Die Lösung: ein kernloser Wickelprozess, bei dem in Harz getränkte Glas- und Carbonfasern auf von zwei kooperierenden KUKA Robotern KR QUANTEC ULTRA geführten Rahmen gewickelt werden. Die dünnen Rahmen bilden dabei lediglich die Bauteilkanten – die Bauteilgeometrie entsteht durch die Interaktion der frei in der Luftgespannten fasern. Die Faser bilden zunächst linear gespannte Segmente. Neu abgelegte Fasern legen sich auf bereits gewickelte Fasern, was eine wechselseitige Verformung zur Folge hat und die Segmente zu komplex gekrümmten Oberflächen verbindet.

Basierend auf einer Simulation des Kraftschlusses der gesamten Struktur werden Anzahl und Ausrichtung der Fasern in jedem einzelnen Bauteil errechnet und in eine Abfolge von Wickelinstruktionen für die Roboter übertragen. Die Wickelsyntax, die Bewegungsplanung der Roboter, die mathematische Kopplung von externer Achse und Roboter sowie die Ansteuerung der Roboter selbst wurden in einem eigens entwickelten durchgängigen, digitalen Planungs- und Fertigungsprozess umgesetzt. Die auf den beiden Industrierobotern von KUKA sitzenden Rahmen konnten an die unterschiedlichen Bauteilgeometrien angepasst werden, was die Fertigung aller 36 Module mit ein und demselben Roboterwerkzeug ermöglichte.

Ergebnis: Eine vollautomatisch hergestellte Struktur, die eine neuartige, ressourcenschonende und leistungsfähige Tragkonstruktion und Bauteilzusammensetzung für die Architektur ermöglicht.

Mit Robotertechnik auf Du und Du

Als Förderer und Projektsponsor stellt die KUKA Roboter GmbH der Universität die erforderlichen Roboter zu Verfügung und unterstützt mit fachspezifischem Know-how.
Projektbesprechungen mit Experten sowie Anwenderschulungen stehen ebenfalls auf dem Programm.

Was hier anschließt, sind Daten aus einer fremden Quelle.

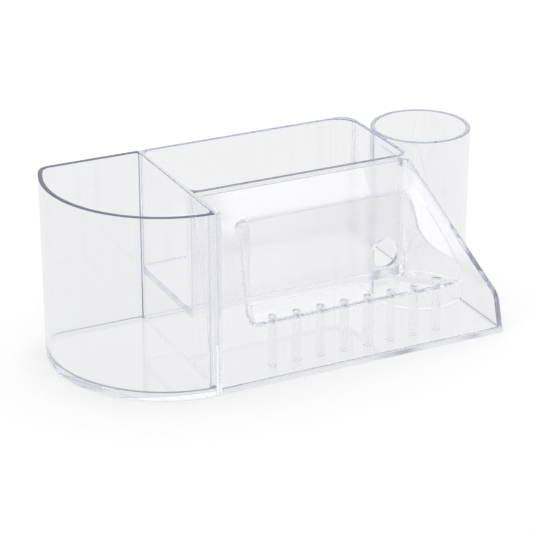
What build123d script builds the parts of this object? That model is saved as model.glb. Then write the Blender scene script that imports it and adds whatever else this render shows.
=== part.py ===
# Clear plastic desk holder for a nail drill, its bits and small tools, in millimetres.
# A round-ended bin on the left, a tub with a raised floor behind a sloping front, a recessed shelf
# of bit sockets in that front, and a round cup at the right end.
# Every piece is a moulded or cut sheet of clear plastic, bonded face to face to its neighbours.
# The pieces are drawn from the front right edge of the divider: X to the right, Y to the rear, Z up.
# They are written out with the origin at the middle of the underside.
import os
from math import atan, cos

from build123d import *

# Whole holder
height = 100.0
depth = 98.0
wall = 2.4               # bin, divider, side wall and cup
shell = 2.2              # tub and sloping front
base_plate = 2.4         # floor plate under the tub, the front and the cup

# Round-ended bin
bin_radius = 65.5        # outside of the round wall
bin_centre_x = -1.0      # the round wall runs into the front edge here
bin_floor_plate = 4.6    # the bin's wall stands on this thicker plate
bin_rear_corner = 8.0    # outside corner between the round wall and the straight rear wall
bin_front_fillet = 5.0   # inside, between the round wall and the divider
bin_rear_fillet = 3.0    # inside, between the rear wall and the divider

# Divider between the bin and the rest
post_extra = 1.0         # the divider is this much thicker in front of the tub

# Tub with a raised floor
tub_length = 124.8       # outside, from the divider to its right wall
front_run = 30.0         # how far back the sloping front leans over the full height
tub_floor_plate = 4.4    # the tub's floor lies on the shelf's rear ledge
tub_corner = 8.0         # outside, at the two right corners
tub_inner_corner = 5.0   # inside, at the two left corners

# Sloping front and the side wall behind its right edge
base_length = 167.7      # from the divider's front part to the upright nose
nose_height = 20.0       # the right edge is upright below this level, then leans in
nose_round = 16.0
lean_inset = 2.3         # the leaning edge reaches the rim this far inside the tub's right wall

# Recess in the front, with the shelf for the bits at its foot
shelf_level = 31.0       # top of the shelf
shelf_plate = 2.6
shelf_ledge = 4.0        # the shelf runs this far under the tub's floor
recess_wall = 2.0
top_strip = 19.0         # height of the front left above the recess
recess_left = 30.0       # at the rear of the recess, on the shelf
mouth_left = 24.0        # at the front of the recess, on the shelf
mouth_margin = 15.8      # from the mouth's right corner to the leaning edge
left_lean = 9.0          # sideways run of the left wall over the height of the recess
right_lean = 2.2

# Bit sockets
socket_count = 8
socket_pitch = 14.0
socket_inset = 5.6       # from the recess's left wall to the first socket
socket_setback = 3.4     # from the shelf's front edge to the sockets
socket_radius = 2.6
shank_radius = 1.175     # drill bits have a 2.35 mm shank
shank_clearance = 0.125
lead_in_radius = 2.15    # countersink at the top of each socket

# Hole for the drill's cord, through the tub's front wall
cord_hole_radius = 8.2
cord_hole_inset = 11.0   # from the right wall of the recess
cord_hole_lift = 10.1    # above the tub's floor

# Round cup
cup_radius = 27.2
cup_setback = 5.4        # from the rear of the holder to the rear of the cup
cup_flat = 0.5           # depth of the flat by which the cup is bonded to the tub

margin = 5.0             # how far cutting shapes run past what they cut

# Places that several pieces share
divider_right = -post_extra
divider_left = divider_right - wall
tub_right = divider_right + tub_length
cup_x = tub_right + cup_radius - cup_flat
slope = front_run / height
front_skin = shell / cos(atan(slope))      # thickness of the sloping front, measured along Y
raised_floor = shelf_level + tub_floor_plate
rim_right = tub_right - lean_inset
lean = (base_length - rim_right) / (height - nose_height)
shelf_front = slope * shelf_level
mouth_right = base_length - lean * (shelf_level - nose_height) - mouth_margin
left_flare = (recess_left - mouth_left) / (front_run - shelf_front)
right_flare = (mouth_right - rim_right) / (front_run - shelf_front)
recess_top = height - top_strip
socket_y = shelf_front + front_skin + socket_setback
bore_radius = shank_radius + shank_clearance
cup_y = depth - cup_setback - cup_radius
left_end = bin_centre_x - bin_radius
right_end = cup_x + cup_radius
centre_x = (left_end + right_end) / 2
centre_y = depth / 2


def block(x0, x1, y0, y1, z0, z1):
    """A box between two corners."""
    return Pos(x0, y0, z0) * Box(x1 - x0, y1 - y0, z1 - z0, align=(Align.MIN, Align.MIN, Align.MIN))


def upright(face, z0, z1):
    """A plan outline carried up from one level to another."""
    return extrude(Pos(0, 0, z0) * face, amount=z1 - z0)


def along_x(points, x0, x1):
    """A side outline, as (y, z) points, carried along X."""
    return extrude(Plane.YZ.offset(x0) * make_face(Polyline(*points, close=True)), amount=x1 - x0)


def along_y(face, y0, y1):
    """A front outline, drawn with x across and z up, carried back along Y."""
    return extrude(Plane.XZ.offset(-y1) * face, amount=y1 - y0)


def cylinder_at(x, y, radius, z0, z1):
    """An upright round bar."""
    return Pos(x, y, z0) * Cylinder(radius, z1 - z0, align=(Align.CENTER, Align.CENTER, Align.MIN))


def bin_plan(inset):
    """Plan of the bin, left of the divider: a circle with its rear cut straight."""
    round_part = Pos(bin_centre_x, bin_radius) * Circle(bin_radius - inset)
    size = (divider_left - left_end, depth - 2 * inset)
    window = Pos(left_end, inset) * Rectangle(*size, align=(Align.MIN, Align.MIN))
    outline = round_part & window
    rear_left = outline.vertices().sort_by(Axis.X)[0]
    return fillet([rear_left], bin_rear_corner - inset)


def bin_inside():
    """Plan of the bin's hollow, with rounded corners where its wall meets the divider."""
    outline = bin_plan(wall)
    by_divider = outline.vertices().filter_by(lambda v: abs(v.X - divider_left) < 0.01).sort_by(Axis.Y)
    outline = fillet([by_divider[0]], bin_front_fillet)
    rear = outline.vertices().filter_by(lambda v: abs(v.X - divider_left) < 0.01).sort_by(Axis.Y)[-1]
    return fillet([rear], bin_rear_fillet)


def bin_floor():
    """Thick floor plate of the bin."""
    return upright(bin_plan(0), 0, bin_floor_plate)


def bin_wall():
    """Round and rear wall of the bin, standing on its floor plate."""
    return upright(bin_plan(0) - bin_inside(), bin_floor_plate, height)


def divider():
    """Upright sheet between the bin and the tub, thicker in front of the tub."""
    sheet = block(divider_left, divider_right, 0, depth, 0, height)
    return sheet + block(divider_left, 0, 0, front_run, 0, height)


def tub_plan():
    """Outside of the tub, square against the divider and rounded at the right."""
    outline = Pos(divider_right, front_run) * Rectangle(tub_length, depth - front_run, align=(Align.MIN, Align.MIN))
    return fillet(outline.vertices().group_by(Axis.X)[-1], tub_corner)


def tub_inside():
    """Hollow of the tub in plan."""
    size = (tub_length - 2 * shell, depth - front_run - 2 * shell)
    hollow = Pos(divider_right + shell, front_run + shell) * Rectangle(*size, align=(Align.MIN, Align.MIN))
    hollow = fillet(hollow.vertices().group_by(Axis.X)[-1], tub_corner - shell)
    return fillet(hollow.vertices().group_by(Axis.X)[0], tub_inner_corner)


def cord_hole():
    """Bar that cuts the cord's hole through the tub's front wall."""
    outline = Pos(rim_right - cord_hole_inset, raised_floor + cord_hole_lift) * Circle(cord_hole_radius)
    return along_y(outline, front_run - margin, front_run + shell + margin)


def tub_wall():
    """Four upright walls of the tub, standing on its raised floor."""
    return upright(tub_plan() - tub_inside(), raised_floor, height) - cord_hole()


def tub_floor():
    """Raised floor of the tub."""
    return upright(tub_plan(), shelf_level, raised_floor)


def rear_panel():
    """Straight panel that closes the rear under the tub and carries its floor."""
    return block(divider_right, tub_right - tub_corner, depth - shell, depth, base_plate, shelf_level)


def behind_front(inset):
    """Everything behind the sloping front, from a given distance along Y inside it."""
    low, high = -margin, height + margin
    far = depth + margin
    points = [(slope * low + inset, low), (far, low), (far, high), (slope * high + inset, high)]
    return along_x(points, left_end, right_end + margin)


def side_outline(inset):
    """Front view of the right end: upright nose, round bend, then the lean up to the rim."""
    foot = base_length - inset
    bend = nose_height - inset * (1 / cos(atan(lean)) - 1) / lean
    top = height + margin
    points = [(divider_right, 0), (foot, 0), (foot, bend), (foot - (top - bend) * lean, top), (divider_right, top)]
    outline = make_face(Polyline(*points, close=True))
    knee = outline.vertices().sort_by_distance((foot, bend))[0]
    return fillet([knee], nose_round - inset)


def main_floor():
    """Floor plate under the tub, the sloping front and the cup, with a round lobe for the cup."""
    under_tub = upright(tub_plan(), 0, base_plate)
    under_front = block(0, tub_right, 0, front_run + tub_corner, 0, base_plate)
    under_side = block(tub_right - tub_corner, base_length, 0, cup_y, 0, base_plate)
    under_side -= cylinder_at(cup_x, cup_y, cup_radius, -margin, height)
    under_cup = cylinder_at(cup_x, cup_y, cup_radius, 0, base_plate)
    plate = under_tub + under_front + under_side + under_cup
    beyond = block(tub_right + margin, right_end + margin, cup_y - margin, depth + margin, -margin, height)
    beyond -= cylinder_at(cup_x, cup_y, cup_radius, -margin, height)
    return (plate - beyond) & behind_front(0)


def recess_outline(y, spread):
    """Front view of the recess at one distance from the front, widened by spread on each side."""
    toward_front = front_run - y
    left = recess_left - left_flare * toward_front - spread
    right = rim_right + right_flare * toward_front + spread
    points = [
        (left, shelf_level),
        (right, shelf_level),
        (right - right_lean, recess_top + spread),
        (left - left_lean, recess_top + spread),
    ]
    return make_face(Polyline(*points, close=True))


def recess_body(spread):
    """Space of the recess from the front edge back to the tub, as one tapered block."""
    front = Plane.XZ * recess_outline(0, spread)
    rear = Plane.XZ.offset(-front_run) * recess_outline(front_run, spread)
    return loft([front, rear], ruled=True)


def front_panel():
    """Sloping front with the mouth of the recess cut through it."""
    slab = behind_front(0) - behind_front(front_skin)
    across = along_y(side_outline(0), -margin, depth)
    panel = slab & across & block(0, base_length, -margin, depth, base_plate, height)
    return panel - upright(tub_plan(), -margin, height + margin) - recess_body(0)


def recess_lining():
    """Side and top walls of the recess together, between the sloping front and the tub."""
    lining = recess_body(recess_wall) - recess_body(0)
    lining &= behind_front(front_skin)
    return lining & block(-margin, base_length, 0, front_run, shelf_level, height)


def recess_left_wall():
    """Wall at the left of the recess, standing on the shelf."""
    return recess_lining() & block(-margin, tub_length / 2, 0, front_run, shelf_level, recess_top)


def recess_right_wall():
    """Wall at the right of the recess, which flares towards the front."""
    return recess_lining() & block(tub_length / 2, base_length, 0, front_run, shelf_level, recess_top)


def recess_top_wall():
    """Narrow strip that closes the top of the recess, lying on both side walls."""
    return recess_lining() & block(-margin, base_length, 0, front_run, recess_top, height)


def socket_places():
    """X of every bit socket, from the left."""
    return [recess_left + socket_inset + socket_pitch * i for i in range(socket_count)]


def bit_shelf():
    """Shelf at the foot of the recess, with a countersunk hole over each socket."""
    footprint = recess_body(recess_wall).faces().sort_by(Axis.Z)[0]
    shelf = extrude(footprint, amount=shelf_plate) & behind_front(front_skin)
    left, right = recess_left - recess_wall, rim_right + recess_wall
    shelf += block(left, right, front_run, front_run + shelf_ledge, shelf_level - shelf_plate, shelf_level)
    lead_in = lead_in_radius - bore_radius
    for x in socket_places():
        shelf -= cylinder_at(x, socket_y, bore_radius, 0, height)
        cone = Cone(bore_radius, lead_in_radius, lead_in, align=(Align.CENTER, Align.CENTER, Align.MAX))
        shelf -= Pos(x, socket_y, shelf_level) * cone
    return shelf


def bit_socket(x):
    """Tube that holds one bit by its shank, from the floor plate up to the shelf."""
    top = shelf_level - shelf_plate
    tube = cylinder_at(x, socket_y, socket_radius, base_plate, top)
    return tube - cylinder_at(x, socket_y, bore_radius, 0, height)


def drill_cup():
    """Round cup, with a narrow flat where it is bonded to the tub's right wall."""
    tube = cylinder_at(cup_x, cup_y, cup_radius, base_plate, height)
    tube -= cylinder_at(cup_x, cup_y, cup_radius - wall, 0, height + margin)
    return tube - block(divider_right, tub_right, 0, depth, 0, height + margin)


def side_wall():
    """Wall behind the leaning right edge of the front, running back to the cup."""
    skin = along_y(side_outline(0), 0, cup_y) - along_y(side_outline(wall), 0, cup_y)
    skin &= block(tub_right, base_length, 0, cup_y, base_plate, height)
    skin &= behind_front(front_skin)
    return skin - cylinder_at(cup_x, cup_y, cup_radius, 0, height + margin)


def write(name, solid):
    """Move a piece to the holder's own origin and write it."""
    export_step(Pos(-centre_x, -centre_y, 0) * solid, f"parts/{name}.step")


os.makedirs("parts", exist_ok=True)
write("bin_floor", bin_floor())
write("bin_wall", bin_wall())
write("divider", divider())
write("main_floor", main_floor())
write("tub_wall", tub_wall())
write("tub_floor", tub_floor())
write("rear_panel", rear_panel())
write("front_panel", front_panel())
write("side_wall", side_wall())
write("recess_left_wall", recess_left_wall())
write("recess_right_wall", recess_right_wall())
write("recess_top_wall", recess_top_wall())
write("bit_shelf", bit_shelf())
write("drill_cup", drill_cup())
for number, place in enumerate(socket_places(), start=1):
    write(f"bit_socket_{number}", bit_socket(place))
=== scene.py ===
import bmesh
import bpy
import numpy as np
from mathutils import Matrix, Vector


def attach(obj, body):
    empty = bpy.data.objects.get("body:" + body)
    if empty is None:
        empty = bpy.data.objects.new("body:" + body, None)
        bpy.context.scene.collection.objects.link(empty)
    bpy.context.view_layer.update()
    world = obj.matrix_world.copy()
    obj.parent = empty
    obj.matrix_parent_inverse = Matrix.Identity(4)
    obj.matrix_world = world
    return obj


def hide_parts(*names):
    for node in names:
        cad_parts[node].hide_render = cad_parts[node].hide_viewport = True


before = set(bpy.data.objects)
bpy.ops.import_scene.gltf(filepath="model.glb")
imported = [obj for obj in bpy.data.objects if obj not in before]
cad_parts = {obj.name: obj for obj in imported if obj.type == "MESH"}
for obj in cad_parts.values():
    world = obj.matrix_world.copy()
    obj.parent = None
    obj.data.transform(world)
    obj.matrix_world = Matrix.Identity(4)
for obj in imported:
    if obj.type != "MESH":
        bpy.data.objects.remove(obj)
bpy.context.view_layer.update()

scene = bpy.context.scene
scene.view_settings.view_transform = "Standard"

# Lengths are in millimetres from the front right edge of the divider, X to the right, Y to the rear, Z up.
holder = {
    "middle": (55.6, 49.0),     # of the whole holder, where the frame's origin lies
    "height": 100.0,
    "depth": 98.0,
    "slope": 0.3,               # the front leans back this much per unit of height
    "bond": 0.03,               # hairline left between bonded sheets, so that their faces don't coincide
    "rim": 0.3,                 # rounding of the rims
}


def placed(points):
    # millimetres at the holder -> metres in the frame
    return (np.asarray(points, float) - [*holder["middle"], 0.0]) * 0.001


def linear(hexColour):
    # sRGB hex to linear light
    c = np.array([int(hexColour[i:i + 2], 16) for i in (1, 3, 5)]) / 255.0
    low, high = c / 12.92, ((c + 0.055) / 1.055) ** 2.4
    return tuple(np.where(c <= 0.04045, low, high))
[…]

Daneben schätzen die Teilnehmer des universitären Forschungsprojekts die hohe Präzision und die Flexibilität der KUKA Roboter sowie den Zugang zur Programmierung. Die Stuttgarter Ingenieure programmieren die Anbindung von Entwurf bis zur Fertigung. Die KRL (KUKA Robot Language) ermöglicht die Überführung der aus dem Entwurfsmodell stammenden Daten und Messergebnisse in den Maschinen-Code und garantiert damit die reibungslose digitale Informationskette von Entwurf über statische Planung, Materialverfügbarkeit bis hin zur Maschinensteuerung.

Bereits 2010 hat die Uni Stuttgart sich mit einem KUKA Roboter ein RoboLab eingerichtet. In der Prototypenwerkstatt lernen die Studenten den Umgang mit dem Roboter und sammeln Erfahrungen auf dem Forschungsgebiet neuer Produktionsverfahren in der Architektur. Sogar ein neuer Masterstudiengang mit diesem roboterbasierten produktionstechnischen Fokus wurde eingerichtet.